◆ SHORT PROBLEM
Set down the material below in full, matching it exactly.

◆ GIVEN MATERIAL
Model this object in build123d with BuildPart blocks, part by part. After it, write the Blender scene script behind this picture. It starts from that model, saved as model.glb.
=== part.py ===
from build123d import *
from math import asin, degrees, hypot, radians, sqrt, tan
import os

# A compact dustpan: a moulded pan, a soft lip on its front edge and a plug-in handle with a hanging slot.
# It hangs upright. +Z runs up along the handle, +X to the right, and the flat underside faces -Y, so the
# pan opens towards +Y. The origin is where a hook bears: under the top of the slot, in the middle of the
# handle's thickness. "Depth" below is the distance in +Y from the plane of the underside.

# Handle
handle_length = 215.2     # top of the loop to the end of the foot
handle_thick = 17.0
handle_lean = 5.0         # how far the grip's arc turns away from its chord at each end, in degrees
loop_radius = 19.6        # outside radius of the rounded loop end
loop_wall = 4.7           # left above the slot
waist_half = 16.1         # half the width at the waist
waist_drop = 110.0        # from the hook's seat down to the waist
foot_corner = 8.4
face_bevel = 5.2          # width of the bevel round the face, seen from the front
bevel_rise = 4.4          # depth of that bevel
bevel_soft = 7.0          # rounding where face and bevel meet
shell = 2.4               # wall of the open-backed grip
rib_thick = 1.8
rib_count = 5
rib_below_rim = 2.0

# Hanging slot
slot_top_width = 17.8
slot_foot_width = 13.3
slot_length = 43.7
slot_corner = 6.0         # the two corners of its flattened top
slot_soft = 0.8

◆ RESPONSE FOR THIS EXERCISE
Model this object in build123d with BuildPart blocks, part by part. After it, write the Blender scene script behind this picture. It starts from that model, saved as model.glb.
=== part.py ===
from build123d import *
from math import asin, degrees, hypot, radians, sqrt, tan
import os

# A compact dustpan: a moulded pan, a soft lip on its front edge and a plug-in handle with a hanging slot.
# It hangs upright. +Z runs up along the handle, +X to the right, and the flat underside faces -Y, so the
# pan opens towards +Y. The origin is where a hook bears: under the top of the slot, in the middle of the
# handle's thickness. "Depth" below is the distance in +Y from the plane of the underside.

# Handle
handle_length = 215.2     # top of the loop to the end of the foot
handle_thick = 17.0
handle_lean = 5.0         # how far the grip's arc turns away from its chord at each end, in degrees
loop_radius = 19.6        # outside radius of the rounded loop end
loop_wall = 4.7           # left above the slot
waist_half = 16.1         # half the width at the waist
waist_drop = 110.0        # from the hook's seat down to the waist
foot_corner = 8.4
face_bevel = 5.2          # width of the bevel round the face, seen from the front
bevel_rise = 4.4          # depth of that bevel
bevel_soft = 7.0          # rounding where face and bevel meet
shell = 2.4               # wall of the open-backed grip
rib_thick = 1.8
rib_count = 5
rib_below_rim = 2.0

# Hanging slot
slot_top_width = 17.8
slot_foot_width = 13.3
slot_length = 43.7
slot_corner = 6.0         # the two corners of its flattened top
slot_soft = 0.8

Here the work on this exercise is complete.